Sekedar informasi, Aanmaning merupakan tindakan dan upaya yang dilakukan Ketua Pengadilan Negeri yang memutus perkara berupa teguran kepada pihak Tergugat (yang kalah). Tujuannya agar yang bersangkutan menjalankan isi putusan secara sukarela dalam waktu yang ditentukan, setelah Ketua Pengadilan menerima permohonan eksekusi dari Penggugat.
Lanjut, atas dasar itulah, Bambang selaku kuasa pemohon eksekusi mengaku kecewa dengan pernyataan Wabup Malang. "Kalau saya ngomong apa adanya, kita sebagai rakyat juga kan ya merasa kecewa," tutur warga Kecamatan Sumberpucung, Kabupaten Malang.
Terakhir, Bambang juga menyoroti pernyataan Wabup Malang yang menurutnya nyentrik. Yakni perihal koordinasi dengan Pengadilan untuk merubah jadwal ekseskusi yang sudah ditetapkan Pengadilan.
"Pak Wabup (Malang) mau minta mundur dari mana dasar hukumnya. Eksekusi mau mundur, lembaga kan tidak bisa seperti itu. Lembaga Pengadilan tidak bisa lo dipengaruhi atau diintervensi oleh lembaga manapun," tukasnya.
Seperti yang sudah diberitakan, Pengadilan Negeri Kepanjen Kelas IB diagendakan bakal melakukan eksekusi tanah bengkok pada Selasa (27/9/2022). Diketahui, tanah seluas 14,145 hentar yang terletak di Dusun Bandarangin, Desa Sumberejo, Kecamatan Pagak, Kabupaten Malang tersebut telah masuk dalam tanah objek sengketa.

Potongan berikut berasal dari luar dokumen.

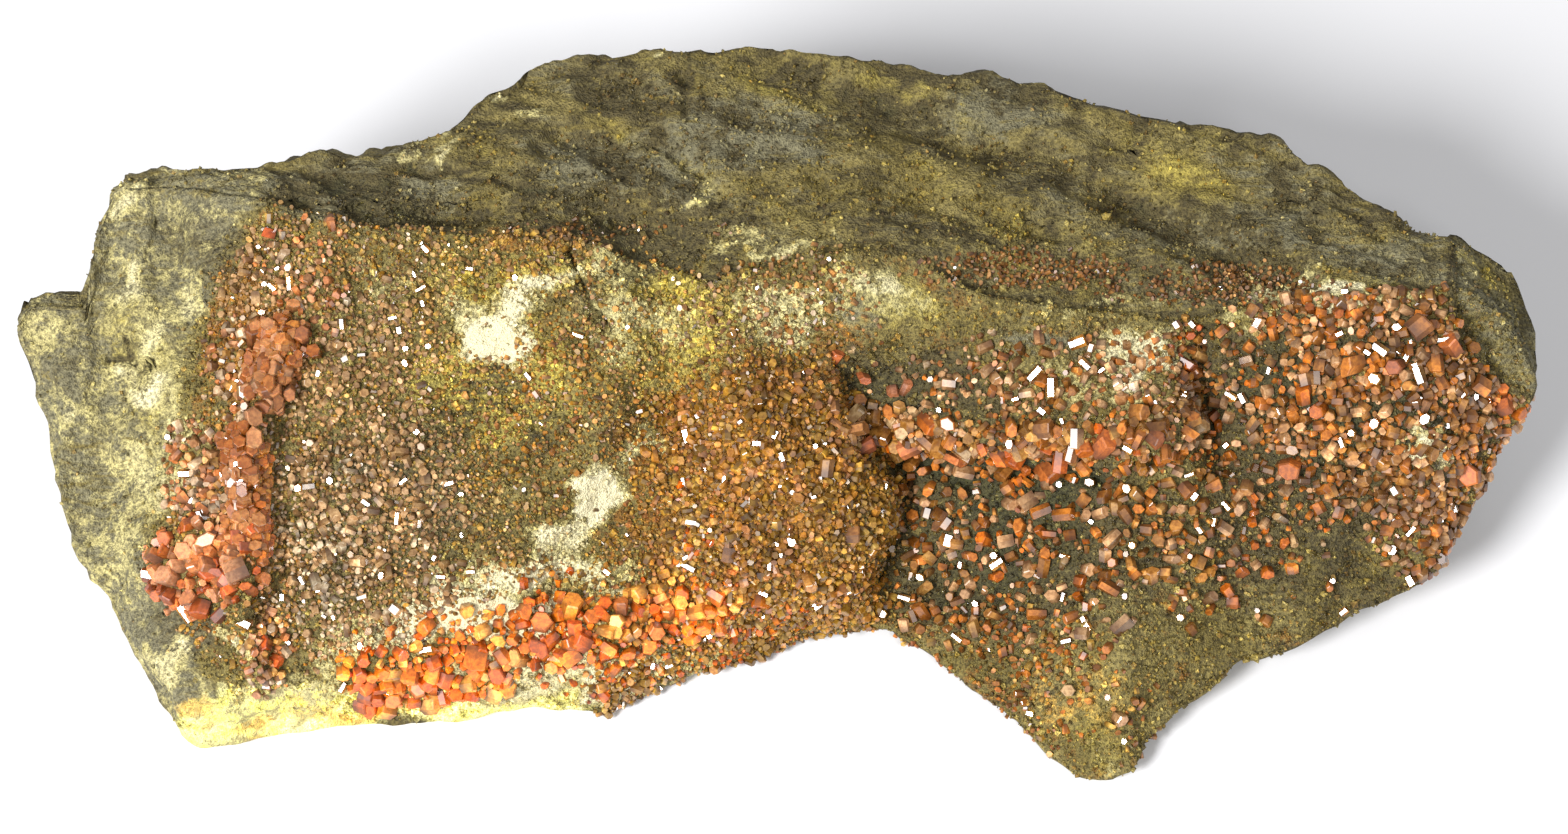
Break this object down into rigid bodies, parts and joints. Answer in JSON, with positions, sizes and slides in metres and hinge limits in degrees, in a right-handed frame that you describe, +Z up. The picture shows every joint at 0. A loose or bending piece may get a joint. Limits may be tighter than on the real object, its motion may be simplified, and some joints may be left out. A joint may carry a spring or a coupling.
{
  "type": "vanadinite specimen",
  "caption": "Broken block of olive-brown rock with a leaning face crusted with short hexagonal orange-red to brown vanadinite crystals, standing on its flat underside.",
  "frame": {"origin": "middle of the outline on the surface that the specimen stands on", "axes": "+X along the block's length, +Y to its broken rear, +Z up; the crystal face looks towards -Y and up"},
  "size_m": [0.1542, 0.0723, 0.038],
  "materials": {
    "rock": "dull, granular",
    "red_crystal": "glossy, translucent",
    "orange_crystal": "glossy, translucent",
    "brown_crystal": "glossy, translucent"
  },
  "bodies": {
    "root": {"matrix": "rock", "crystals_left_vein": "red_crystal", "crystals_front_edge": "orange_crystal", "crystals_buttress": "brown_crystal", "crystals_ledge": "orange_crystal", "crystals_plate": "brown_crystal", "crystals_right_end": "brown_crystal"}
  },
  "joints": []
}
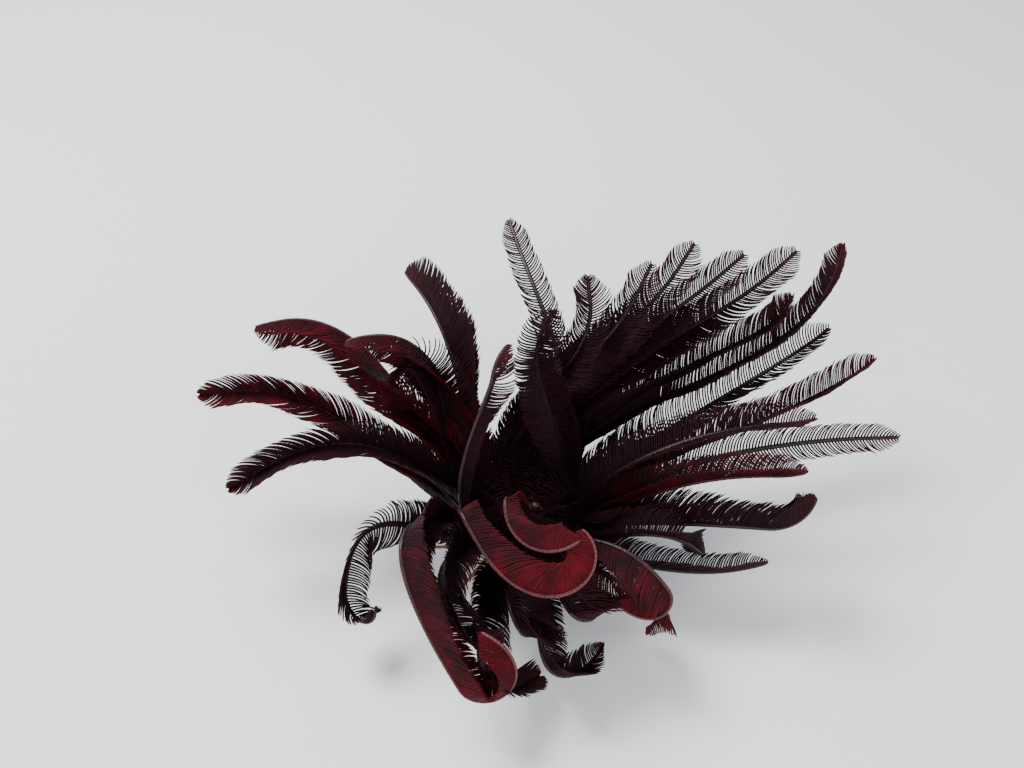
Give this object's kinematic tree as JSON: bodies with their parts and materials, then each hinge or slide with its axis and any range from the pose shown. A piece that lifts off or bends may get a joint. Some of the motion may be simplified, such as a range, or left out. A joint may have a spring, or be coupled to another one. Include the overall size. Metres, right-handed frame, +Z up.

Hal itu terlampir pada surat ber-kop Pengadilan Negeri Kepanjen Kelas IB nomor W14 - U35 / 4782 / HK.02 / 9 / 2022. Dalam surat digital yang diperoleh Jatim Times, menjelaskan jika eksekusi pengosongan tanah objek sengketa sudah berdasarkan pada penetapan Ketua Pengadilan Negeri Kepanjen Kelas IB. Yakni tertanggal 16 Februari 2021 No. 13 / Eks / 2018 / PN.Kpn. Jo No. 8 / Pdt.G / 2018 / PN.Kpn.